We looked at a few different code review systems, and eventually settled on Kiln from Fog Creek Software. Many people already know that we have used FogBugz as our issue tracking system for a while now. While FogBugz has some room for improvement (specifically, it doesn’t work very well as a public-facing bug tracker), it has done a pretty good job of serving our needs, and we have a really large amount of data in the system. At this point, we would need a pretty compelling reason to put in the effort to move all of that data to a new system. Kiln is a Mercurial code hosting system that interfaces with FogBugz and provides nice web-browsing of the repositories, code reviews on a per-changeset basis with one or more reviewers, and a server-side implementation of a Mercurial extension that handles large binaries.

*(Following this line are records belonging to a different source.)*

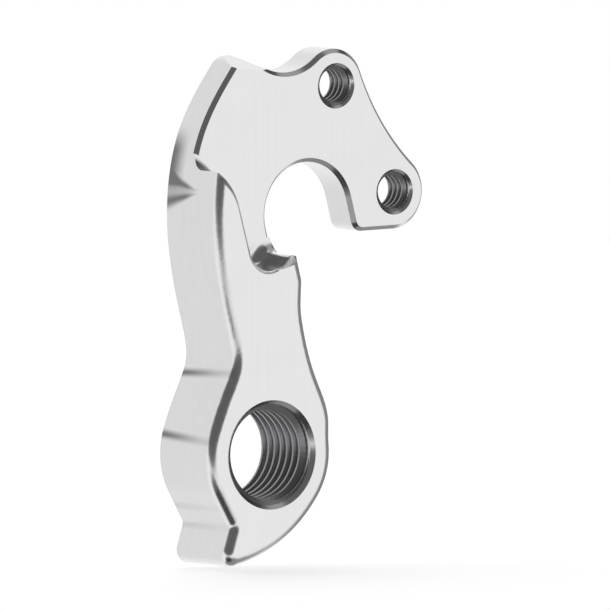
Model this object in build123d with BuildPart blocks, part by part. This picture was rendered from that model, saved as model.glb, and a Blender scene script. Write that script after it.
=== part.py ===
from build123d import *
from math import cos, radians, sin, sqrt
import os

# Replaceable rear derailleur hanger, drive side, milled from one piece of aluminium plate.
# +X is forward on the bicycle, +Y is inboard, towards the wheel, and +Z is up.
# The origin is the mouth of the derailleur thread, on the outboard face of the arm.
# A place is (forward, up), from that thread on the arm and from the axle on the plate.

# Thicknesses, from the outboard face inwards
arm_thickness = 8.5
plate_thickness = 4.0

# Derailleur thread, M10 x 1, and the boss round it
derailleur_thread = 10.0
derailleur_chamfer = 0.4
boss_wall = 2.6
boss_front_angle = 6.0
boss_back_angle = 160.0

# Axle slot, open downwards and a little forward
axle_forward = 7.85
axle_up = 23.15
slot_width = 10.2
slot_lean = 15.0
slot_run = 9.0
mouth_round = 1.2
mouth_below_axle = 2.15

# Arm, with the swell and flank of its front edge and the cheek, flank and waist of its back edge
arm_lip = 1.5
arm_front_up = 13.2
swell = (7.5, 3.2)
front_flank = (5.7, 8.0)
cheek = (-14.6, 0.05)
flank = (-5.3, 14.1)
waist = (-4.4, 10.2)

# Stop for the derailleur's tension adjuster, behind and below the boss
notch_reach = 1.15
notch_angle = 232.7
notch_radius = 0.5
hook_reach = 2.9
hook_angle = 246.0
hook_radius = 1.3
heel_radius = 16.0

# Fixing threads, M4, in two lobes of the plate ahead of the axle
fixing_thread = 4.0
fixing_chamfer = 0.25
upper_fixing = (3.45, 12.45)
lower_fixing = (10.65, 1.65)
lobe_radius = 3.65
upper_lobe_setback = 0.2
lobe_hollow = 25.0

# Upper back corner of the plate, and the bevel that falls outboard from its crown
peak = (-7.45, 13.65)
peak_radius = 2.1
peak_back_angle = 142.0
dip_radius = 5.6
plate_back = (-13.25, 8.35)
crown_land = 0.5
crown_fall = 1.15
crown_lean = -6.0

# Mounting pocket, milled into the outboard face down to the plate
scoop_place = (-7.75, -2.55)
scoop_radius = 2.5
scoop_floor_radius = 0.5
brow_place = (-17.45, -0.25)
brow_radius = 6.2
horn_radius = 0.8
horn_angle = -33.5
horn_flank = 0.06
horn_fall_angle = 45.0
pocket_root_round = 1.5
pocket_margin = 5.0

# Broken edges
outboard_round = 1.15
hook_land = 0.1
inboard_chamfer = 0.3
step_break = 0.5
step_break_angle = 45.0
plate_break = 0.4


def on_round(centre, radius, angle):
    """The point of a round at an angle, in degrees from straight ahead."""
    return centre + Vector(radius * cos(radians(angle)), radius * sin(radians(angle)))


def heading(angle):
    """The way that an anticlockwise outline heads at this angle of a round."""
    return Vector(-sin(radians(angle)), cos(radians(angle)))


def tangent_line(start, end):
    """Where a straight line leaves one round and meets the next.

    A round is (centre, radius), and its radius is negative where the outline turns clockwise.
    """
    (start_centre, start_radius), (end_centre, end_radius) = start, end
    across = end_centre - start_centre
    ahead = across.normalized()
    left = Vector(-ahead.Y, ahead.X)
    lean = (end_radius - start_radius) / across.length
    normal = left * sqrt(1 - lean**2) + ahead * lean
    return start_centre - normal * start_radius, end_centre - normal * end_radius


def tangent_bend(start, end, radius):
    """Where an arc of a given radius leaves one round and meets the next, and its round."""
    (start_centre, start_radius), (end_centre, end_radius) = start, end
    across = end_centre - start_centre
    ahead = across.normalized()
    left = Vector(-ahead.Y, ahead.X)
    to_start = radius - start_radius
    to_end = radius - end_radius
    along = (to_start**2 - to_end**2 + across.length**2) / (2 * across.length)
    aside = sqrt(to_start**2 - along**2) * (1 if radius > 0 else -1)
    centre = start_centre + ahead * along + left * aside
    leave = start_centre - (centre - start_centre) * (start_radius / to_start)
    arrive = end_centre - (centre - end_centre) * (end_radius / to_end)
    return leave, arrive, (centre, radius)


def arc(bend, start, end):
    """An arc along a round, clockwise where its radius is negative."""
    centre, radius = bend
    normal = (centre - start) * (1 / radius)
    TangentArc(start, end, tangent=Vector(normal.Y, -normal.X))


# Centres and depths that follow
thread = Vector(0, 0)
axle = Vector(axle_forward, axle_up)
upper_hole = axle + Vector(upper_fixing)
lower_hole = axle + Vector(lower_fixing)
boss_radius = derailleur_thread / 2 + boss_wall
step_depth = arm_thickness - plate_thickness
mounting_plane = Plane.XZ.offset(-step_depth)

# The rounds that the outline runs along, anticlockwise from the hook
hook = (on_round(thread, boss_radius + hook_reach, hook_angle), hook_radius)
boss = (thread, boss_radius)
lower_lobe = (lower_hole, lobe_radius)
upper_lobe = (upper_hole - Vector(upper_lobe_setback, 0), lobe_radius)
crown = (axle + Vector(peak), peak_radius)
notch = (on_round(thread, boss_radius + notch_reach, notch_angle), -notch_radius)

# Where the outline passes from one round to the next
heel_start, heel_end, heel = tangent_bend(hook, boss, heel_radius)
boss_front = on_round(*boss, boss_front_angle)
arm_front = axle_forward - slot_width / 2 + arm_lip
crook = Vector(arm_front, axle_up - mouth_below_axle)
_, mouth_end = tangent_line((crook, 0), lower_lobe)
hollow_start, hollow_end, hollow = tangent_bend(lower_lobe, upper_lobe, -lobe_hollow)
dip_start, dip_end, dip = tangent_bend(upper_lobe, crown, -dip_radius)
crown_back = on_round(*crown, peak_back_angle)
boss_back = on_round(*boss, boss_back_angle)
heelside_start, heelside_end = tangent_line(boss, notch)
hookside_start, hookside_end = tangent_line(notch, hook)

# The hanger from outboard, anticlockwise from the hook, with the axle slot cut out
with BuildSketch() as hanger_profile:
    with BuildLine():
        arc(hook, hookside_end, heel_start)
        arc(heel, heel_start, heel_end)
        arc(boss, heel_end, boss_front)
        Spline(
            boss_front,
            swell,
            front_flank,
            (arm_front, arm_front_up),
            crook,
            tangents=(heading(boss_front_angle), (0, 1)),
        )
        Line(crook, mouth_end)
        arc(lower_lobe, mouth_end, hollow_start)
        arc(hollow, hollow_start, hollow_end)
        arc(upper_lobe, hollow_end, dip_start)
        arc(dip, dip_start, dip_end)
        arc(crown, dip_end, crown_back)
        Spline(
            crown_back,
            axle + Vector(plate_back),
            axle + Vector(cheek),
            flank,
            waist,
            boss_back,
            tangents=(heading(peak_back_angle), heading(boss_back_angle)),
        )
        arc(boss, boss_back, heelside_start)
        Line(heelside_start, heelside_end)
        arc(notch, heelside_end, hookside_start)
        Line(hookside_start, hookside_end)
    make_face()
    with Locations(axle):
        Circle(slot_width / 2, mode=Mode.SUBTRACT)
        Rectangle(
            slot_width,
            slot_run,
            rotation=slot_lean,
            align=(Align.CENTER, Align.MAX),
            mode=Mode.SUBTRACT,
        )
    mouth_corners = hanger_profile.vertices(Select.LAST).sort_by_distance(axle)[-2:]
    fillet(mouth_corners, radius=mouth_round)

# The rounds of the mounting pocket
scoop = (axle + Vector(scoop_place), scoop_radius)
brow = (axle + Vector(brow_place), -brow_radius)
horn_centre = on_round(scoop[0], scoop_radius + horn_radius + horn_flank, horn_angle)
horn = (horn_centre, -horn_radius)
root_round = min(pocket_root_round, scoop_radius - scoop_floor_radius)

# Where the pocket's edge passes from one round to the next, and how far past the plate it runs
brow_top = on_round(brow[0], brow_radius, 90)
brow_end, scoop_start = tangent_line(brow, scoop)
scoop_end, horn_start = tangent_line(scoop, horn)
horn_end = on_round(horn_centre, horn_radius, horn_fall_angle)
pocket_front = lower_hole.X + lobe_radius + pocket_margin
pocket_top = upper_hole.Y + lobe_radius + pocket_margin
horn_fall = heading(horn_fall_angle) * (-(pocket_front - horn_end.X) / sin(radians(horn_fall_angle)))

# The mounting pocket from outboard, anticlockwise round the metal that is milled away
with BuildSketch() as pocket_profile:
    with BuildLine():
        arc(brow, brow_top, brow_end)
        Line(brow_end, scoop_start)
        arc(scoop, scoop_start, scoop_end)
        Line(scoop_end, horn_start)
        arc(horn, horn_start, horn_end)
        Polyline(
            horn_end,
            horn_end + horn_fall,
            (pocket_front, pocket_top),
            (brow_top.X, pocket_top),
            brow_top,
        )
    make_face()

# The metal that the pocket takes away, with a rounded root and a flared rim
with BuildPart() as pocket:
    with BuildSketch(Plane.XZ):
        add(pocket_profile.sketch)
    extrude(amount=-step_depth)
    fillet(pocket.faces().sort_by(Axis.Y)[-1].edges(), radius=root_round)
    with BuildSketch(Plane.XZ.offset(-step_break)):
        add(pocket_profile.sketch)
    extrude(amount=2 * step_break, taper=-step_break_angle)

# A slice of the plate with its rim broken
slice_depth = 2 * plate_break
with BuildPart() as broken_slice:
    with BuildSketch(mounting_plane):
        add(hanger_profile.sketch)
    extrude(amount=-slice_depth)
    chamfer(broken_slice.faces().sort_by(Axis.Y)[0].edges(), length=plate_break)

# The chips that come off the rim, all round the flat floor of the pocket
with BuildPart() as rim_chips:
    with BuildSketch(mounting_plane):
        add(hanger_profile.sketch)
    extrude(amount=-slice_depth)
    add(broken_slice.part, mode=Mode.SUBTRACT)
    with BuildSketch(mounting_plane):
        add(pocket_profile.sketch)
        offset(amount=-root_round)
    extrude(amount=-slice_depth, mode=Mode.INTERSECT)

# The bevel's plane, which leaves the crown just outboard of the inboard face
crown_touch = on_round(*crown, 90 + crown_lean)
crown_top = Vector(crown_touch.X, arm_thickness - crown_land, crown_touch.Y)
crown_along = Vector(cos(radians(crown_lean)), 0, sin(radians(crown_lean)))
crown_down = Vector(0, crown_land - plate_thickness, -crown_fall)
crown_plane = Plane(crown_top, x_dir=crown_along, z_dir=crown_down.cross(crown_along))
dip_bottom = dip[0].X - crown_top.X

# The hanger itself
edge_round = min(outboard_round, hook_radius - hook_land)
with BuildPart() as hanger:
    with BuildSketch(Plane.XZ):
        add(hanger_profile.sketch)
    extrude(amount=-arm_thickness)
    fillet(hanger.faces().sort_by(Axis.Y)[0].edges(), radius=edge_round)
    chamfer(hanger.faces().sort_by(Axis.Y)[-1].edges(), length=inboard_chamfer)
    add(pocket.part, mode=Mode.SUBTRACT)
    add(rim_chips.part, mode=Mode.SUBTRACT)
    with BuildSketch(crown_plane):
        with Locations((dip_bottom, 0)):
            Rectangle(
                dip_bottom + 2 * peak_radius,
                2 * plate_thickness,
                align=(Align.MAX, Align.CENTER),
            )
    extrude(amount=peak_radius, mode=Mode.SUBTRACT)
    with Locations(Plane.XZ):
        Hole(radius=derailleur_thread / 2)
    chamfer(hanger.edges(Select.LAST).filter_by(GeomType.CIRCLE), length=derailleur_chamfer)
    with Locations(Plane.XZ):
        with Locations(upper_hole, lower_hole):
            Hole(radius=fixing_thread / 2)
    chamfer(hanger.edges(Select.LAST).filter_by(GeomType.CIRCLE), length=fixing_chamfer)

hanger.part.label = "hanger"
os.makedirs("parts", exist_ok=True)
export_step(hanger.part, "parts/hanger.step")
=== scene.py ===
from math import cos, pi, radians, sin

import bmesh
import bpy
from mathutils import Matrix, Vector


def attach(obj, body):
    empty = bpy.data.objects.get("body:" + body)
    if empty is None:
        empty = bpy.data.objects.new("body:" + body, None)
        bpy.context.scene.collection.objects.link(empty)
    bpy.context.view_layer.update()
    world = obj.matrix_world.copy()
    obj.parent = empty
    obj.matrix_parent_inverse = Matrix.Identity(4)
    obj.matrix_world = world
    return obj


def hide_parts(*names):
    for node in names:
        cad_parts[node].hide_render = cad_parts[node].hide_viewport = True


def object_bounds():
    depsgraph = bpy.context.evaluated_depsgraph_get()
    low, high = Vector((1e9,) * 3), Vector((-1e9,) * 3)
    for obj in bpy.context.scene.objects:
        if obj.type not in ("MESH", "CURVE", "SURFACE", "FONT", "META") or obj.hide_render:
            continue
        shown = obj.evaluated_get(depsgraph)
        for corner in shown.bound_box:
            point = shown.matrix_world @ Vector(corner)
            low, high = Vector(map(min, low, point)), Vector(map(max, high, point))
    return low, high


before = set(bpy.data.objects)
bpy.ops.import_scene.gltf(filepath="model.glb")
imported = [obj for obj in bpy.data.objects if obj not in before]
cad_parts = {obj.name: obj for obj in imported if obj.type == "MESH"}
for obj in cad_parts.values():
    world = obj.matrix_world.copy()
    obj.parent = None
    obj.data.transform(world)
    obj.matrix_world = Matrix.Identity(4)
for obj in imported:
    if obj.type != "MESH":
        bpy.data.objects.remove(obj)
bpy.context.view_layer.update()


# The hanger is one piece of aluminium plate, milled to its outline and stepped down to a thin
# plate above the arm. Its outboard rim is rounded, its other edges are broken, and the cutter
# leaves a fine satin face with faint upright streaks. Dark marks of painted shade run across
# the back edge.
mm = 0.001
weld_distance = 0.0005 * mm
tangent_angle = radians(20)

# The outline's walls run tangent into its rounds, so where two of the solid's faces meet that
# way, both are shaded by the broader one's normal
body_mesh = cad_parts["hanger"].data.copy()
body_mesh.name = "hanger_body"
normals = [Vector() for _ in body_mesh.vertices]
breadth = [0.0 for _ in body_mesh.vertices]
for face in body_mesh.polygons:
    for corner in face.loop_indices:
        index = body_mesh.loops[corner].vertex_index
        normals[index] = body_mesh.corner_normals[corner].vector.copy()
        breadth[index] += face.area
meetings = {}
for vert in body_mesh.vertices:
    spot = tuple(round(part / weld_distance) for part in vert.co)
    meetings.setdefault(spot, []).append(vert.index)
for meeting in meetings.values():
    meeting.sort(key=lambda index: -breadth[index])
    for rank, index in enumerate(meeting):
        tangent = [i for i in meeting[:rank] if normals[i].angle(normals[index]) < tangent_angle]
        normals[index] = normals[(tangent + [index])[0]]
body_mesh.normals_split_custom_set_from_vertices(normals)
hanger_body = bpy.data.objects.new("hanger_body", body_mesh)
bpy.context.scene.collection.objects.link(hanger_body)


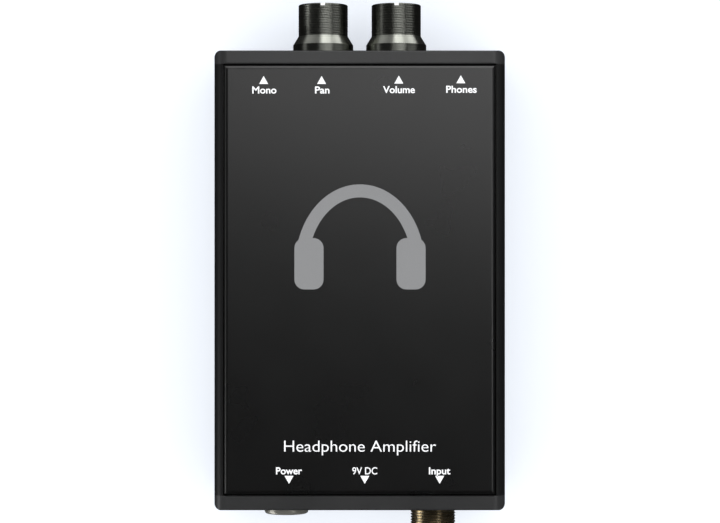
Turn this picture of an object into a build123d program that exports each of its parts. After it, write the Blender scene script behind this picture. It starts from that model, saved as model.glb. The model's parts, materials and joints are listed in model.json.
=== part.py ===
from build123d import *
import os

# Headphone amplifier in a pocket-size metal case. Millimetres.
# X runs across the case, Y along it towards the knobs, Z up. The origin is the
# centre of the bounding box's bottom, on the surface that the feet stand on.

# ---- driving dimensions ----
WIDTH = 76.2
CASE_LENGTH = 120.0
FOOT_HEIGHT = 2.0
RAIL_TOP = 37.6
PLATE_TOP = 38.0
KNOB_REACH = 13.7
CONNECTOR_REACH = 7.1
CONTROL_CAP_THICKNESS = 3.5
CONNECTOR_CAP_THICKNESS = 3.8
WALL = 2.5
FLOOR = 2.0
HEXAGON = 6

# heights and faces that follow from them
CASE_BOTTOM = FOOT_HEIGHT
FLOOR_TOP = CASE_BOTTOM + FLOOR
CASE_HEIGHT = RAIL_TOP - CASE_BOTTOM
HALF_WIDTH = WIDTH / 2
INNER_HALF = HALF_WIDTH - WALL
CONTROL_FACE = (CASE_LENGTH + CONNECTOR_REACH - KNOB_REACH) / 2
CONNECTOR_FACE = CONTROL_FACE - CASE_LENGTH
CONTROL_INNER = CONTROL_FACE - CONTROL_CAP_THICKNESS
CONNECTOR_INNER = CONNECTOR_FACE + CONNECTOR_CAP_THICKNESS
TUBE_LENGTH = CONTROL_INNER - CONNECTOR_INNER
MIDDLE = (CONTROL_FACE + CONNECTOR_FACE) / 2

# case extrusion
SHOULDER_RADIUS = 3.5
BOTTOM_RADIUS = 2.5
LEDGE_BOTTOM = 33.4
LEDGE_TOP = 34.9
LEDGE_HALF = 33.5
GROOVE_TOP = 36.0
GROOVE_HALF = 36.5
MOUTH_HALF = 35.65
BOARD_RAIL_HALF = 34.2
BOARD_RAIL_HEIGHT = 1.2
PORT_X = 32.9
PORT_HEIGHTS = (7.4, 31.6)
PORT_RADIUS = 2.8
PORT_WEB = 3.2
PORT_BORE = 1.5

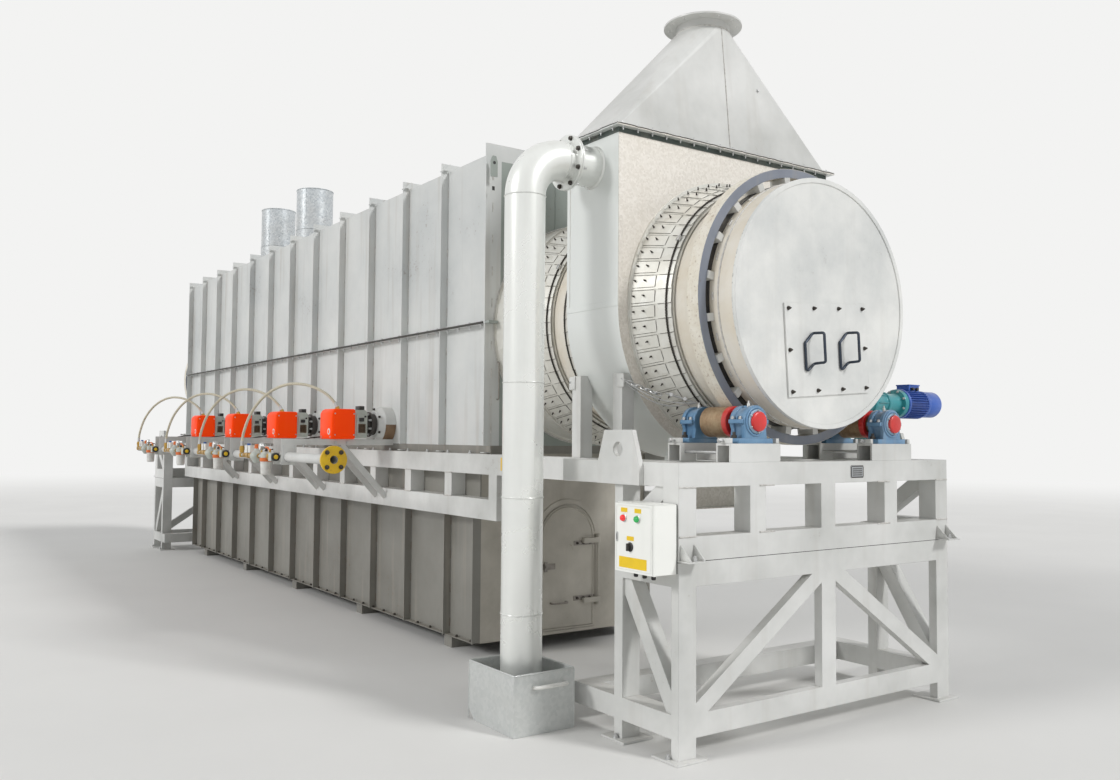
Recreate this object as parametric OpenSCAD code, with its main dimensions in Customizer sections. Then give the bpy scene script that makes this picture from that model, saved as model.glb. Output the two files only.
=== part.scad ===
// Gas fired rotary kiln: a steel drum turns on four rollers inside a long ribbed furnace.
// Units are millimetres. X runs along the drum towards its cover plate, Z is up,
// and the burners are on the -Y side. The origin is on the ground under the middle of the drum.

/* [Drum] */
// Outside radius of the drum shell
drum_r = 720; // [660:5:740]
// Thickness of the drum shell plate
drum_wall = 12; // [8:1:20]
// Clearance of the riding rings over the deck of the roller stands
tyre_clear = 90; // [80:5:110]
// Thickness of the plates that close the drum ends
end_plate_t = 16; // [10:1:30]
// How far the end plates stand out past the shell
end_plate_lip = 6; // [3:1:15]
// Distance from each stand face back to the drum end
drum_inset = 20; // [10:2:40]
// Radius of the feed mouth in the rear end plate
feed_mouth_r = 260; // [150:10:350]
// How far the feed mouth collar stands out
feed_collar_len = 60; // [30:5:80]
// Distance from the drum shell to the running surface of the riding rings
tyre_rise = 100; // [95:5:130]
// Radial thickness of the riding rings
tyre_h = 55; // [40:1:60]
// Width of the riding rings along the drum
tyre_w = 90; // [70:2:120]
// Distance from each stand face to its riding ring
tyre_x = 205; // [195:5:225]
// Number of spacer blocks under each riding ring
spacer_count = 20; // [12:1:28]
// Width of one spacer block around the drum
spacer_w = 45; // [30:1:70]
// How far the spacer blocks stand out past each side of the ring
spacer_over = 14; // [5:1:20]
// Width of the access cover on the front end plate
access_cover_w = 700; // [600:10:760]
// Height of the access cover
access_cover_h = 530; // [450:10:560]
// Thickness of the access cover
access_cover_t = 10; // [6:1:16]
// Angle at which the drum and its cover have stopped
drum_turn = 4; // [0:1:12]

/* [Rollers and bearings] */
// Radius of the support rollers
roller_r = 85; // [75:1:100]
// Width of the support rollers
roller_w = 200; // [160:5:210]
// Sideways distance from the drum axis to each roller
roller_y = 585; // [560:5:620]
// Radius of the roller shafts
shaft_r = 35; // [25:1:45]
// Length of one bearing block along the shaft
block_len = 110; // [90:2:115]
// Radius of the round body of a bearing block
block_r = 88; // [75:1:95]
// Width of the foot of a bearing block
block_foot_w = 260; // [220:5:300]
// Thickness of the foot of a bearing block
block_foot_h = 28; // [20:1:36]
// Height of the channels under the bearing blocks
pedestal_h = 100; // [80:2:110]
// Length across the drum of the channels under the bearing blocks
pedestal_w = 380; // [320:5:400]

/* [Roller stands] */
// Distance from the furnace to the face of the front stand
front_run = 2340; // [2250:10:2450]
// Distance from the furnace to the face of the rear stand
rear_run = 740; // [720:5:800]
// Overall width of the roller stands
stand_w = 2280; // [2200:10:2400]
// Height of the roller stands
stand_h = 1500; // [1480:5:1520]
// Height at which the upper and the lower frame are bolted together
split_z = 1000; // [950:5:1030]
// Size of the square tubes of the stands
tube = 120; // [100:2:130]
// Depth of the chords of the upper frame
chord_h = 125; // [100:1:140]
// Depth of the top beam of the lower frame
lower_beam_h = 130; // [100:2:150]
// Height of the underside of the bottom rails
rail_z = 110; // [80:5:150]
// Width of the diagonal braces
brace_w = 90; // [70:2:110]
// Depth of the channels of the lower face frames
channel_d = 54; // [40:2:80]
// Width of the inner legs along the drum
inner_leg_w = 70; // [60:2:100]
// Distance from the stand face to the inner legs
inner_leg_x = 450; // [430:5:480]
// Length of the top chords of the front stand
front_chord_len = 1017; // [900:10:1100]
// Length of the bottom rails of the front stand
front_rail_len = 893; // [800:10:950]
// Length of the chords and rails of the rear stand
rear_chord_len = 660; // [650:5:680]
// Thickness of the foot plates
foot_t = 12; // [8:1:20]
// Width of the foot plates
foot_w = 200; // [160:5:220]

/* [Furnace] */
// Length of one rib bay
bay = 685; // [600:5:720]
// Number of rib bays
bays = 12; // [10:1:12]
// Distance from the drum shell to the outside of the furnace side panels
furnace_side = 130; // [120:5:160]
// Thickness of the lined furnace walls
wall_t = 70; // [50:5:75]
// Height of the top of the roof panel above the drum axis
roof_rise = 1290; // [1190:10:1390]
// Height of the bolted joint between the two halves above the drum axis
joint_rise = 40; // [35:5:70]
// How far the ribs and joint flanges stand out
rib_d = 60; // [40:2:80]
// Thickness of the ribs and joint flanges
rib_t = 10; // [6:1:12]
// Gap between the turning drum and the furnace walls
drum_gap = 20; // [10:1:25]
// Diameter of the two flue stacks
stack_d = 450; // [350:10:500]
// Wall thickness of the flue stacks
stack_wall = 6; // [4:1:10]
// Height of the flue stacks above the roof
stack_h = 1010; // [500:10:1200]
// Number of rib bays between the stacks
stack_bays = 2; // [1:1:4]

/* [Underframe and base] */
// Depth of the chords of the side trusses
truss_chord_h = 145; // [120:1:160]
// Overall depth of the side trusses
truss_depth = 465; // [440:5:520]
// Height of the underside of the base casing
base_z = 100; // [80:5:140]
// How far the base casing is set back from the furnace ends
base_inset = 240; // [200:5:300]
// Thickness of the base casing plates
base_t = 10; // [6:1:16]
// Depth of the base casing ribs
base_rib_d = 60; // [40:2:70]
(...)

We have had some ups and downs with Kiln, mostly with regards to performance. Our repository size, which is about 1.6 GB with a clean working copy, and has several fairly large binaries, as well as our number of concurrent developers, about 65 and growing, and our build farm, another 45 or so machines, seem to have pushed it to its limits performance-wise. The self-hosted version of Kiln is currently not built with scalability to large teams (with large repositories) in mind, which results in very slow clones & pushes when there is heavy load. Hopefully, this will get resolved in the future. We’re not sure what our own future is with Kiln, but I will say that its feature set is quite nice, and it has allowed us to move to our desired development model of feature development in branches rather than in mainline. Beware that it is written in .NET and does not run on Mono, so if you want to consider Kiln, you will need to run a Windows server. I can say, however, that the Fog Creek support staff has spent countless hours trying to help us work through our various issues with Kiln.
Building and testing for so many platforms is a really difficult task — especially as our development team is rapidly growing, and we find ourselves putting strains on infrastructure and processes in areas we didn’t expect. These tools and processes are fundamental to how the development team gets things done here at Unity.